Newbold's sole proximate cause argument fails as a matter of law. There is no proof that adequate safety devices were available, that plaintiff knew they were available and was expected to use them and unreasonably chose not to do so. On the contrary, plaintiff testified that his supervisor instructed him to stand on top of the forklift and directed his work at the moment of the accident.
Accordingly, it is hereby
ORDERED that the motion by plaintiff for summary judgment as to liability on his Labor Law § 240(1) is GRANTED; and it is further
ORDERED that the motion by defendant Newbold Lot LLC for summary judgment dismissing plaintiff's complaint is GRANTED IN PART as directed to plaintiff's claims under Labor Law §§ 200 and 241(6) and for common law negligence, which claims are DISMISSED without opposition; and the motion is DENIED as directed to plaintiff's Labor Law § 240(1) claim; and it is further
ORDERED that all parties shall appear for a pre-trial conference to be calendared by the Clerk of the Court.

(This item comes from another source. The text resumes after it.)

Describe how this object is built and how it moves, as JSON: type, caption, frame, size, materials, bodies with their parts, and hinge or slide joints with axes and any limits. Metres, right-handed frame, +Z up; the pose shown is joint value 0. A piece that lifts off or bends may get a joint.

This constitutes the decision and order of the Court.
DATE 12/10/2025
Ashlee Crawford, J.S.C.
Footnotes
Defendant's argument that the deposition transcript from both plaintiff and defendant are inadmissible is unavailing (seeSingh v New York City Hous. Auth., 177 AD3d 475, 475 [1st Dept 2019]["A movant's submission of its own deposition testimony is deemed to be an adoption of such testimony as accurate, and therefore admissible"]).